__SOURCE MATERIAL__:
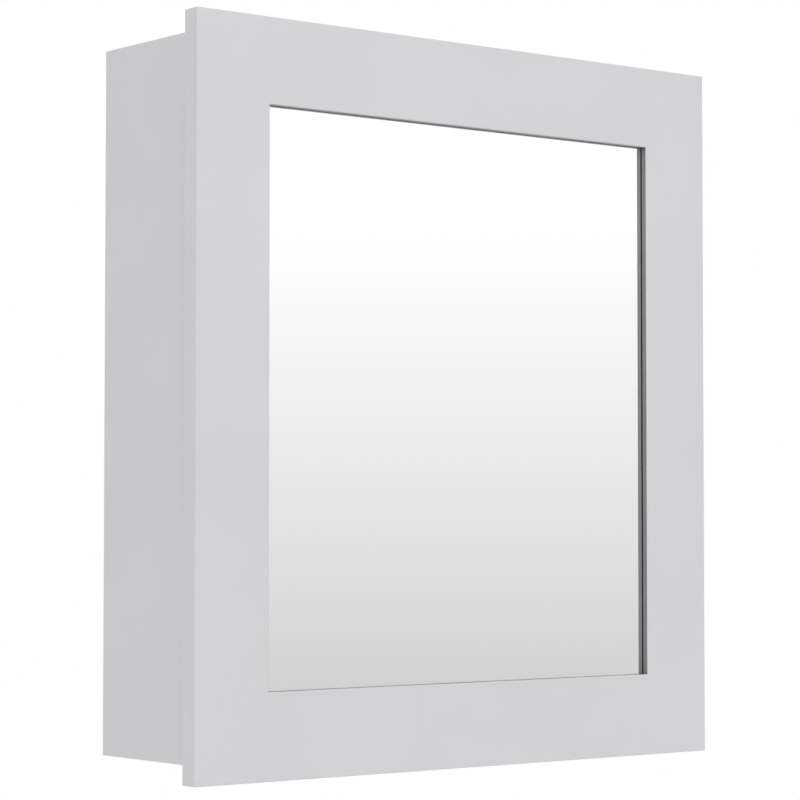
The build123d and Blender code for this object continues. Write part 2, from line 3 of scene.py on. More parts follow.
import bmesh
import bpy
import numpy as np
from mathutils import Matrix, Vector


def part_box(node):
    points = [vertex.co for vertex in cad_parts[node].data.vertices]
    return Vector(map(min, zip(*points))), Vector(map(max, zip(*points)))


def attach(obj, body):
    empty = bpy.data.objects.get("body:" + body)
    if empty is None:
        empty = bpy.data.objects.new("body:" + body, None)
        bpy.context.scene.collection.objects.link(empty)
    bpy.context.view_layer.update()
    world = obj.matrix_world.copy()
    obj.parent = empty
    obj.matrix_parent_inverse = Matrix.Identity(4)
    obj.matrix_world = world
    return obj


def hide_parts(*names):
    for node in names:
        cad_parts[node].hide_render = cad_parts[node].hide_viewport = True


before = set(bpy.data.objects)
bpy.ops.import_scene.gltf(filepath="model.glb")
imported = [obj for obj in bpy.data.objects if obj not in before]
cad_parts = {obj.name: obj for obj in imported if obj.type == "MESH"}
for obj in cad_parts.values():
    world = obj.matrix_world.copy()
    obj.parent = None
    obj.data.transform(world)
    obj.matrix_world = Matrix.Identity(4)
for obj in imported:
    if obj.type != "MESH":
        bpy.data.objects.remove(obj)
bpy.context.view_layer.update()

# The carcass boards and shelves are 15 and 12 mm MDF, sealed and sprayed with white satin
# lacquer before they are put together. The film is even, with a fine orange peel and a sheen
# that drifts a little from place to place.
LACQUER_DEEP = (0.640, 0.634, 0.655, 1.0)
LACQUER_THIN = (0.662, 0.655, 0.674, 1.0)
LACQUER_ROUGHNESS = (0.36, 0.44)
PEEL_SIZE = 0.0024
PEEL_DEPTH = 4e-6
FILM_SIZE = 0.12
SHEEN_SIZE = 0.04


def new_finish(name, **constants):
    """A named material, its node tree and its Principled shader, with fixed sockets set."""
    material = bpy.data.materials.new(name)
    material.use_nodes = True
    shader = material.node_tree.nodes["Principled BSDF"]
    for socket, value in constants.items():
        shader.inputs[socket.replace("_", " ")].default_value = value
    return material, material.node_tree, shader


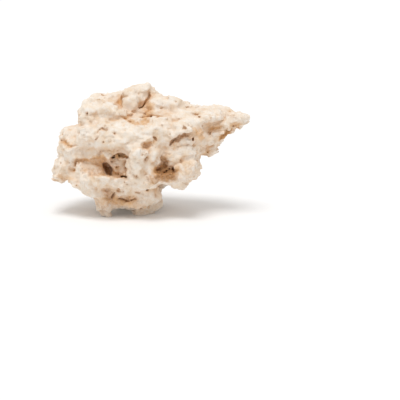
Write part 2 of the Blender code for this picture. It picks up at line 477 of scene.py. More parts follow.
CREST_MARKS = (
    Mark("cleft's mouth", CUT, depth=3.5, rust=0.6, umber=0.5,
         path=((149, 92.5, 1.4), (149.5, 96, 2.1), (148, 99, 1.6))),
    Mark("crest cleft", CUT, depth=5, rust=0.9, umber=0.5,
         path=((147, 99.5, 1.1), (144.5, 103.5, 1.1), (141.5, 107, 1.0), (138.5, 109, 0.9))),
    Mark("cleft's wash", STAIN_AND_SHADE, ((150, 96, 3.0), (146, 104, 3.5), (143, 109, 3.5)), rust=0.55),
    Mark("tan notch", CUT, depth=2.6, rust=0.7, umber=0.5,
         path=((121, 98, 1.8), (118.5, 101.5, 3.5), (121, 105.5, 2.4))),
    Mark("notch's corner", CUT, ((121.5, 107, 1.0),), depth=2.5, rust=0.6, umber=0.3),
    Mark("dent behind the bump", CUT, depth=1.5, rust=0.35,
         path=((100, 98, 1.2), (103, 97, 1.6), (105, 98.5, 1.2))),
    Mark("crest's small dent", CUT, ((98, 100.5, 0.9), (101, 101, 1.0)), depth=1.2, rust=0.3),
    Mark("recess's back", GROWTH, depth=4, front=-18,
         path=((127, 112, 5), (132, 112, 5), (138, 112, 5), (144, 113, 5), (150, 113, 4))),
    Mark("recess's floor", GROWTH, depth=5, front=-27,
         path=((124, 117, 5), (130, 117, 5), (136, 117, 5), (141, 117, 4.5))),
    Mark("crest's foot", GROWTH, depth=5, front=-28,
         path=((86, 114.5, 5), (93, 114.5, 5), (100, 114.5, 5), (107, 114.5, 5), (115, 114.5, 5),
               (123, 115, 5))),
    Mark("crest's toe", GROWTH, depth=5, front=-32,
         path=((84, 118.5, 5), (92, 118.5, 5), (100, 118.5, 5), (108, 118.5, 5), (116, 119, 5),
               (125, 119, 5))),
    Mark("step right of the crest", GROWTH, depth=5, front=-25,
         path=((150, 114, 5), (158, 114, 5), (166, 115, 5))),
    # Painted warm shade where the recess and the ledge under the crest's slab lie in shadow.
    Mark("recess's painted peach shade", STAIN_AND_SHADE, rust=0.75,
         path=((146, 103, 4.0), (149.5, 108, 5.0), (148.5, 114, 4.5), (143, 121, 3.0))),
    Mark("ledge's painted peach shade", STAIN_AND_SHADE, rust=0.68,
         path=((131, 121, 2.5), (137, 123, 2.5), (144, 123, 2.5), (148, 121, 2.5))),
    Mark("recess's corner", CUT, ((151, 116.5, 0.8), (152.5, 117.5, 0.8)), depth=0.6, rust=0.7),
    Mark("tail's wash", STAIN_AND_SHADE, ((160, 112, 2.5), (165, 112.5, 3.0), (170, 117, 3.0)), rust=0.55),
    Mark("ledge line", CUT, depth=1.2, rust=0.3,
         path=((91.5, 114, 0.7), (100, 114, 0.9), (108, 113.7, 0.9), (113, 115, 0.8))),
    Mark("ledge's olive dent", CUT, depth=1.2, rust=0.6, umber=0.1,
         path=((120, 116, 1.0), (125, 118.5, 1.5), (128, 120.5, 1.2))),
    Mark("ledge groove", CUT, depth=2.5, rust=0.7,
         path=((129, 121.5, 1.1), (136, 123.3, 1.3), (142, 123.5, 1.3), (148, 121.5, 1.0))),
    Mark("crest's right step", CUT, depth=0.6, rust=0.35,
         path=((154, 105, 0.8), (158, 107, 0.8), (163, 104, 0.8))),
)

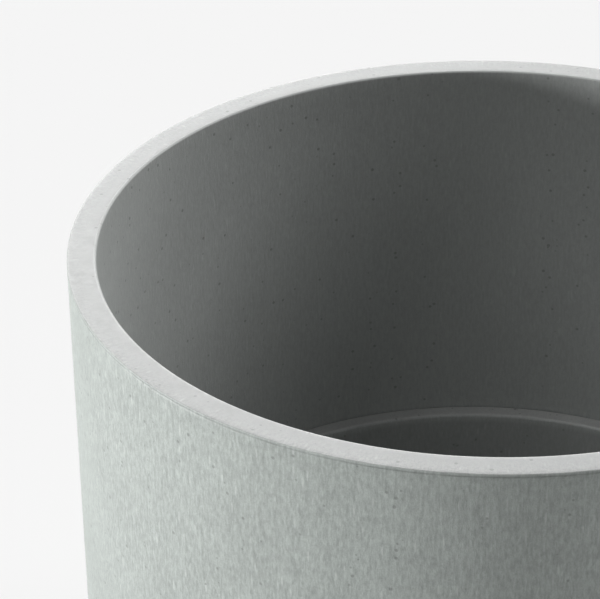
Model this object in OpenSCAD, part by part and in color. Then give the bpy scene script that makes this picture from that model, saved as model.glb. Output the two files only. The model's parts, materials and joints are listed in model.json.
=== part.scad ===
// Self-watering planter: a thick-walled cylindrical pot of stone and wood-fibre composite,
// with a drop-in insert that carries the soil above a water reservoir.
// Sizes are in millimetres. +Z is up. The origin is on the standing surface, under the pot's centre.
// The filling tube is on the +X side and the overflow on the +Y side.

/* [Pot] */
// Outside diameter of the pot
pot_d = 300; // [280:1:340]
// Height from the standing surface to the rim
pot_h = 270; // [265:1:320]
// Wall thickness at the rim
wall = 10.4; // [9:0.1:12]
// Width of the ledge that carries the insert
ledge_w = 3.6; // [3:0.1:5]
// Height of the reservoir floor
floor_z = 14; // [12:0.5:18]

/* [Insert] */
// Depth from the rim to the top of the insert's flange
insert_depth = 157.5; // [150:0.5:160]
// Visible width of the insert's flange
flange_w = 6.8; // [6:0.1:8]
// Depth from the flange to the floor of the tray
tray_depth = 30.5; // [26:0.5:32]
// Thickness of the tray's walls and floor
sheet = 3; // [2.5:0.1:3.5]
// Diameter of a drainage hole
drain_d = 6; // [4:0.5:7]

/* [Wicking baskets] */
// Distance from the pot's centre to a basket's centre
basket_offset = 72; // [68:1:76]
// Inside diameter of a basket at its mouth
basket_d = 49.2; // [44:0.1:50]

/* [Filling tube and water gauge] */
// Distance from the pot's centre to both tubes
tube_offset = 102; // [98:1:104]
// Outside diameter of the filling tube
fill_d = 32; // [28:1:32]
// Depth from the rim to the mouth of the filling tube
fill_depth = 34; // [28:1:50]
// Outside diameter of the gauge tube
gauge_d = 22; // [20:1:24]
// Travel of the float from empty to full
float_travel = 30; // [24:1:34]

/* [Overflow] */
// Height of the overflow's centre
overflow_z = 60; // [50:1:60]
// Bore of the overflow fitting
overflow_d = 13; // [11:0.5:14]

/* [Hidden] */
$fn = 96;
round_fn = 180;
small_fn = 32;
// A cut runs past a face by this much, and joined shapes bite this deep
past = 1;
// Long enough to cut right through any small part
through = 40;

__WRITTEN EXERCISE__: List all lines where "context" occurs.

__RESULT OF THIS TASK__:
        bpy.context.scene.collection.objects.link(empty)
    bpy.context.view_layer.update()
bpy.context.view_layer.update()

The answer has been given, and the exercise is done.